I had a roommate who killed off three grandmothers in two semesters. Only one of her grandmothers was above ground before the carnage & the old lady survived it, I am glad to say. A** would have felt very bad had her one remaining grandparent actually kicked while she was killing off imaginary grandmothers.

Sometimes grandmothers actually do die, but lately it is siblings-in-combat. The professors have the same requirement for this as they do for dead grandmothers: documentation from an unimpeachable source. It is always very awful especially as no one ever fakes this one. The student explains why the exam will be/was missed, A grits his teeth & explains the make-up exam process, & a truly horrible event is made just a little bit worse. A is actually relaxed compared to some: he offers a cumulative make-up right around the time of the final (also a cumulative exam). If you miss two exams, that grade counts twice, three exams it counts three times, etc. It just is not possible to do custom make-ups for the 5% that might miss any given exam, even if their reasons are good ones (for you not-math-types 5% of 500 is 25. 25 times three exams plus one final is 100 custom exams per semester).

I admit I do rubberneck all the other reasons an exam was or will be missed: football (I understand the players, cheerleaders, marching band, but random students who did not even travel to the out-of-town game. Really?), fraternity/sorority formal, wedding (not the students own), other celebration of a personal nature, the babysitter was a no-show, car would not start, went to the room the exam was held in last time having no idea it might be somewhere else, etc. This brings us to my all-time favorite, the student who missed his exam because he was doing a religious fast, passed out & did not come to until after the exam was over. No it was not Ramadan or Yom Kippur or Lent. To this day, I am not clear what the kid's religion was.

Before you kill off your grandmother, let me give you some tips:

1-an excuse submitted BEFORE the exam is more credible than the one submitted after. It just is. This is a fine life lesson in general. Someday when you have a job where they pay you to show up, calling in sick in the morning will get you sympathy; calling in sick at the end of the day will get you fired.

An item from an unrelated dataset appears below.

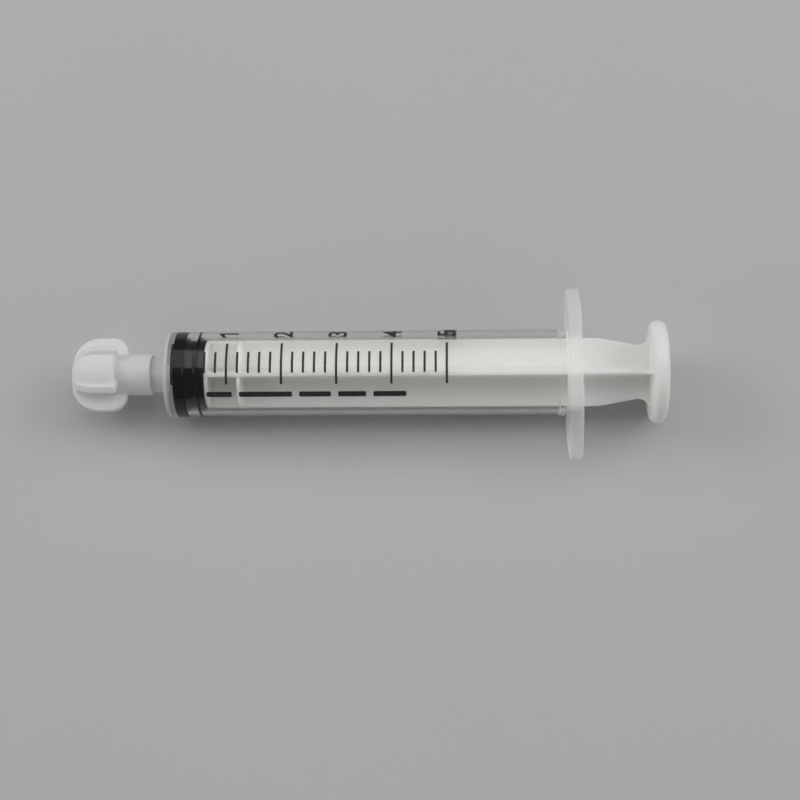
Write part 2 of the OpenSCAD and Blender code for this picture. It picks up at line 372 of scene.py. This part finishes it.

2- be consistent. If for example you are missing this exam because of a religious holiday be certain that other holidays requiring your attendance at church or temple or mosque have also been observed. For example, you want to avoid being orthodox for your Engineering final but not-so-much for your Fine Arts final the previous year/same holiday. This just looks fishy. As a rule I would steer clear of this one (unless of course you really are that religious), because it does not work as an afterward reason (did you forget this so-important-holiday was coming up?) & letting prof know ahead of time means there is time to confirm your story. There are few things less fun than saying you cannot take an exam because you need to say rosaries for the Feast of the Ascension only to learn your TA will also be saying rosaries & now you really have to go to church or no one will ever believe you ever again.

3- consider the possibility your professor might not have wanted to be there either. I know a guy who has missed his wife's birthday every year but two for the entire 14 years of their marriage. It is my fault for being born during mid-terms but there you are. When you tell your professor you missed because you had something more fun to do, chances are pretty good he had something more fun as well. The only reason you are not killed-on-the-spot is that there were 400+ other students who DID show for the exam so your not being there did not change whether or not he had to be there. When you ask for the recommendation for grad school or an internship or whatever, though you can be sure this will come up.

There is a trend in higher education to view professors as service providers & students as customers & well, the customer is always right. I naturally come down on one side of this issue rather strongly, but that is not really relevant because with any luck no one will spend more than six years as the customer in this scenario. Then you will be the service provider for the rest of your days.

Employers frown on people who miss presentations because their 5th grandmother has died, they got too drunk at the football game to drive home or they are attending a special mass for Saint Blaze (not the patron saint of strippers, which would be interesting, but the patron of wool carders, so all you knitters out there get to your knees, today is your day) & did not think to mention it beforehand.

If all this sounds a bit brutal, you should know I used to be in the position of hiring newly graduated computer engineering students & nothing surprised them more than the expectation that work (& expense reports) needed to be handed in on time, that they would be at their desks by 9am (not strolling in with a cappuccino at 9:15), & finally that I would rather fire a second-time offender & hire someone new than explain why this would not cut it in the real world. I quickly learned that seeing the guy they cut class with get escorted out of the building by security guards for playing golf on my dime had a way of inspiring a work ethic in everyone else.

Monday, February 2, 2009

National Adopt An Animal Already In Rescue Day

That is what today is, at least according to one of the blogs I follow. & it is not the worst idea anyone ever had. The tricky bit is being realistic about what you can do & then following through. Maybe you cannot actually bring a horse into your family. Okay, scale down: smaller animal, smaller commitment.

How about expanding the spirit of the day, just a bit. If you cannot adopt from a shelter, help an animal not go to a shelter. The animal that comes immediately to my mind is a dog, probably 3-8 years old. This dog lives with an elderly person or couple. Every time you see this dog you notice it is overweight OR rambunctious OR yanking those little-old-people from one end of the block to the other. Introduce yourself. Offer to walk that dog one or two evenings a week. Say it is no problem, you could use the exercise (you know you could). Voila.

Today is also Ground Hog Day. If you look out your front door & cannot see someone whose life could be made much better by a little effort on your part, there WILL be six more weeks of winter. Maybe even more.